Begin at the line that contains "for n, (x, positive_up)", stop after the line that contains "zip(*points))), Vector(map(max, zip(*points)))", and reproduce only that span, unaltered.
┌─ AVAILABLE DATA
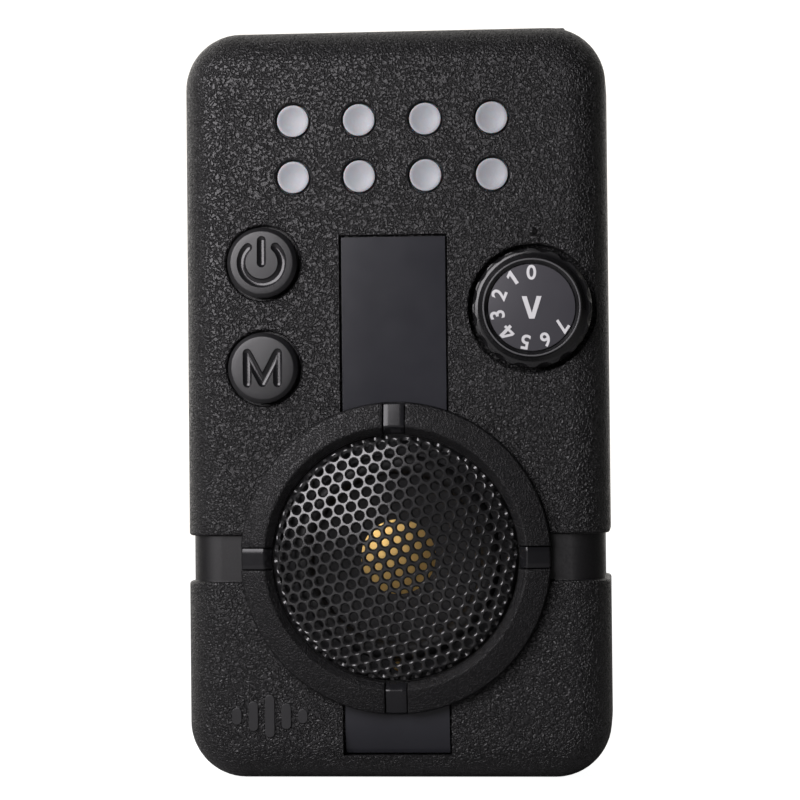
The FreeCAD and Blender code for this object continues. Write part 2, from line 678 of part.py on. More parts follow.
def pot_nut():
    corner = NUT_ACROSS / 2 / math.cos(math.radians(30))
    turns = [math.radians(60 * n) for n in range(6)]
    points = [(DIAL_X + corner * math.cos(turn), DIAL_Z + corner * math.sin(turn)) for turn in turns]
    return plate_from(points, POCKET_FLOOR - 1.2, POCKET_FLOOR).cut(rod_y(DIAL_X, DIAL_Z, 3.5, -15, 0))


# ------------------------------------------------------------------ circuit board
def main_board():
    board = box(-29.3, 29.3, BOARD_Y, BOARD_BACK, 60.5, 112.8)
    for side in (-1, 1):
        x0, x1 = sorted((side * 24.6, side * 35))
        board = board.cut(box(x0, x1, -10, 0, 104.9, 120)).cut(box(x0, x1, -10, 0, 50, 61.2))
    for x, z in BOARD_POSTS:
        board = board.cut(rod_y(x, z, 0.8, BOARD_Y - 1, BOARD_BACK + 1))
    return board


def board_screws():
    screws = []
    for x, z in BOARD_POSTS:
        head = rod_y(x, z, 1.6, BOARD_BACK, BOARD_BACK + 1.0)
        screws.append(join([head, rod_y(x, z, 0.8, BOARD_Y - 4.0, BOARD_BACK)]))
    return Part.makeCompound(screws)


def on_board(x0, x1, z0, z1, height):
    return box(x0, x1, BOARD_BACK, BOARD_BACK + height, z0, z1)


def capacitors():
    return Part.makeCompound([rod_y(x, 101.0, 2.5, BOARD_BACK, BOARD_BACK + 4.6) for x in (-6.5, 0, 6.5)])


def audio_jack():
    body = box(JACK_X - 2.8, JACK_X + 2.8, BOARD_BACK, BOARD_BACK + 5.0, 99.5, 113.4)
    nose = rod_z(JACK_X, JACK_Y, JACK_NOSE_R, 113.0, JACK_TOP_Z)
    return join([body, nose]).cut(rod_z(JACK_X, JACK_Y, JACK_BORE_R, 103.0, JACK_TOP_Z + 1))


def port_flap():
    """The socket's cover, hinged at its left end and standing a little proud of the top."""
    floor = FLAP_PIN_Z - 0.45
    points = [(FLAP_PIN_X, floor), (26.7, floor), (26.95, floor + 0.3), (26.95, 118.4), (26.7, 118.6),
              (22.5, 118.55), (FLAP_PIN_X, FLAP_PIN_Z + 0.65)]
    plate = plate_from(points, FLAP_Y0, FLAP_Y1)
    knuckle = rod_y(FLAP_PIN_X, FLAP_PIN_Z, 0.65, FLAP_Y0, FLAP_Y1)
    bore = rod_y(FLAP_PIN_X, FLAP_PIN_Z, FLAP_PIN_R + 0.04, FLAP_Y0 - 1, FLAP_Y1 + 1)
    return join([plate, knuckle]).cut(bore)


def flap_pin():
    return rod_y(FLAP_PIN_X, FLAP_PIN_Z, FLAP_PIN_R, FLAP_Y0 - 0.9, SPLIT - 0.1)


# ------------------------------------------------------------------ batteries and door
def cell_places():
    """Each cell's x, and whether its positive end is up."""
    return [(-CELL_PITCH, True), (0.0, False), (CELL_PITCH, True)]


def battery(x, positive_up):
    nub = 1.2
    z0 = BAY_Z0 + 0.3 + (SPRING_H if positive_up else 0)
    can_z = z0 if positive_up else z0 + nub
    nub_z = z0 + CELL_L - nub - 0.1 if positive_up else z0
    can = rod_z(x, CELL_Y, CELL_D / 2, can_z, can_z + CELL_L - nub)
    return join([can.makeFillet(0.4, can.Edges), rod_z(x, CELL_Y, 1.9, nub_z, nub_z + nub + 0.1)])


def contact_plates():
    plates = []
    for x, _ in cell_places():
        for z in (BAY_Z0, BAY_Z1 - 0.3):
            plates.append(box(x - 4.2, x + 4.2, CELL_Y - 4.2, CELL_Y + 4.2, z, z + 0.3))
    return Part.makeCompound(plates)


def battery_springs():
    """Each spring as the cone that its wire winds round."""
    springs = []
    for x, positive_up in cell_places():
        z = BAY_Z0 + 0.3 if positive_up else BAY_Z1 - 0.3
        way = 1 if positive_up else -1
        springs.append(Part.makeCone(3.8, 2.2, SPRING_H, V(x, CELL_Y, z), V(0, 0, way)))
    return Part.makeCompound(springs)


def battery_door():
    plate = box(-DOOR_HALF, DOOR_HALF, DOOR_Y, REAR, DOOR_Z0, DOOR_PIN_Z)
    knuckle = rod_x(DOOR_PIN_Y, DOOR_PIN_Z, DOOR_KNUCKLE_R, -DOOR_HALF, DOOR_HALF)
    pins = rod_x(DOOR_PIN_Y, DOOR_PIN_Z, DOOR_PIN_R, -DOOR_HALF - 1.4, DOOR_HALF + 1.4)
    door = join([plate, knuckle, pins])
    for n in range(4):
        z = DOOR_Z0 + 3.0 + 1.6 * n
        door = door.cut(box(-7.0, 7.0, REAR - 0.5, REAR + 1, z, z + 0.8))
    return door


# ------------------------------------------------------------------ wiring
def speaker_wires():
    wires = []
    for n, start_x in enumerate((-2.6, 2.6)):
        lane = -21.6 - 1.3 * n
        z = SPEAKER_Z - 19.1 + 0.9 * n
        y = -8.2 + 0.95 * n
        points = [V(start_x, y, z), V(lane, y, z), V(lane, y, 57.6), V(lane, -3.0, 57.6), V(lane, -3.0, 62.0)]
        wires.append(wire_run(points, 0.4, 1.5))
    return Part.makeCompound(wires)


def battery_wires():
    wires = []
    for x in (-13.0, 13.0):
        points = [V(x, 3.0, BAY_Z1 + TRAY_T), V(x, 3.0, 69.6), V(x, BOARD_BACK, 69.6)]
        wires.append(wire_run(points, 0.4, 2.0))
    return Part.makeCompound(wires)


# ------------------------------------------------------------------ every node
def nodes():
    strip_upper, strip_lower = strip_pieces()
    found = {
        "front_shell": front_shell(),
        "rear_shell": rear_shell(),
        "case_seal": seal_ring(),
        "case_screws": case_screws(),
        "centre_strip_upper": strip_upper,
        "centre_strip_lower": strip_lower,
        "level_mark": level_mark(),
        "speaker_bezel": speaker_bezel(),
        "grille_retainer": grille_retainer(),
        "speaker_grille": speaker_grille(),
        "speaker_gasket": tube(0, SPEAKER_Z, FRAME_R, 18.9, INNER, INNER + 0.5),
        "speaker_frame": speaker_frame(),
        "speaker_surround": speaker_surround(),
        "speaker_cone": speaker_cone(),
        "dust_cap": dust_cap(),
        "voice_coil": voice_coil(),
        "speaker_magnet": speaker_magnet(),
        "terminal_board": terminal_board(),
        "speaker_terminals": speaker_terminals(),
        "speaker_screws": speaker_screws(),
        "led_leads": led_leads(),
        "power_button": button(POWER_Z, power_symbol),
        "mode_button": button(MODE_Z, mode_symbol),
        "power_switch": switch(POWER_Z),
        "mode_switch": switch(MODE_Z),
        "power_plunger": plunger(POWER_Z),
        "mode_plunger": plunger(MODE_Z),
        "volume_knob": volume_knob(),
        "dial_plate": dial_plate(),
        "pot_shaft": pot_shaft(),
        "pot_body": pot_body(),
        "pot_nut": pot_nut(),
        "main_board": main_board(),
        "board_screws": board_screws(),
        "controller_chip": on_board(-1.0, 8.0, 78.0, 87.0, 1.4),
        "amplifier_chip": on_board(-3.0, 3.0, 69.5, 74.5, 1.6),
        "radio_module": on_board(-25.0, -9.0, 78.0, 92.0, 2.4),
        "capacitors": capacitors(),
        "audio_jack": audio_jack(),
        "port_flap": port_flap(),
        "flap_pin": flap_pin(),
        "contact_plates": contact_plates(),
        "battery_springs": battery_springs(),
        "battery_door": battery_door(),
        "speaker_wires": speaker_wires(),
        "battery_wires": battery_wires(),
    }
    for n, (x, z) in enumerate(led_places(), 1):
        found[f"led_{n}"] = led(x, z)
    for n, (x, positive_up) in enumerate(cell_places(), 1):
        found[f"battery_{n}"] = battery(x, positive_up)
    return found


os.makedirs("parts", exist_ok=True)
for name, shape in nodes().items():
    shape.exportStep(f"parts/{name}.step")
    state = "" if shape.isValid() else "  NOT VALID"
    print(f"{name:20s} {len(shape.Solids):2d} solids {shape.Volume:9.1f} mm3{state}")
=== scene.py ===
# %% [markdown]
# # A pocket sound unit: from the design model to a finished picture
#
# The design model arrives first, as a fixed frame: every part of the unit is there, at its real size
# and place, but plain. Each cell below gives one piece its real shape or its real finish. Sizes are
# written in millimetres, because that is how such a unit is drawn, and turned into metres as each
# mesh is made. Places are read from the frame, so that a piece always lands where the design says.

import json
import math

import bmesh
import bpy
from mathutils import Matrix, Vector


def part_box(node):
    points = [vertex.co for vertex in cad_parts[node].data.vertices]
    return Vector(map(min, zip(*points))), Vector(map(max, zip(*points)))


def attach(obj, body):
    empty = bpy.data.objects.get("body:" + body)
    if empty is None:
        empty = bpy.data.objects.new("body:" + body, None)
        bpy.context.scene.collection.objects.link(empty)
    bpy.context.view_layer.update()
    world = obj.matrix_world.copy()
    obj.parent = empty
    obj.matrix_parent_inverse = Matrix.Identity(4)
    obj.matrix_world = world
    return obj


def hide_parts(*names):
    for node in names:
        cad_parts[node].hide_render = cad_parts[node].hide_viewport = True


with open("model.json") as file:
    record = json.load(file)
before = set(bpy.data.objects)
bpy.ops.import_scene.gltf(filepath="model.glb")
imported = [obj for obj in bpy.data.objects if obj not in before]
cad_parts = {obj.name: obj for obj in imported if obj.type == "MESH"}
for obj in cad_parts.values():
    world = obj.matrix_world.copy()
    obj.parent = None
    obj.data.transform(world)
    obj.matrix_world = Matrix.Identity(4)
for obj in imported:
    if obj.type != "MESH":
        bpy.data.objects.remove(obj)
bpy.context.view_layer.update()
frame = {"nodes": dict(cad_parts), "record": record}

# %% [markdown]
# ## Reading places from the frame
#
# A node's box gives its middle and its faces. The front of the unit looks towards -Y, so the low Y
# side of a box is the face that a hand would touch.

# %% Millimetres, boxes and middles
MM = 0.001


def span(node):
    """Lowest and highest corner of a node of the frame, in millimetres."""
    low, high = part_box(node)
    return low / MM, high / MM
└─
FINAL ANSWER »
    for n, (x, positive_up) in enumerate(cell_places(), 1):
        found[f"battery_{n}"] = battery(x, positive_up)
    return found


os.makedirs("parts", exist_ok=True)
for name, shape in nodes().items():
    shape.exportStep(f"parts/{name}.step")
    state = "" if shape.isValid() else "  NOT VALID"
    print(f"{name:20s} {len(shape.Solids):2d} solids {shape.Volume:9.1f} mm3{state}")
=== scene.py ===
# %% [markdown]
# # A pocket sound unit: from the design model to a finished picture
#
# The design model arrives first, as a fixed frame: every part of the unit is there, at its real size
# and place, but plain. Each cell below gives one piece its real shape or its real finish. Sizes are
# written in millimetres, because that is how such a unit is drawn, and turned into metres as each
# mesh is made. Places are read from the frame, so that a piece always lands where the design says.

import json
import math

import bmesh
import bpy
from mathutils import Matrix, Vector


def part_box(node):
    points = [vertex.co for vertex in cad_parts[node].data.vertices]
    return Vector(map(min, zip(*points))), Vector(map(max, zip(*points)))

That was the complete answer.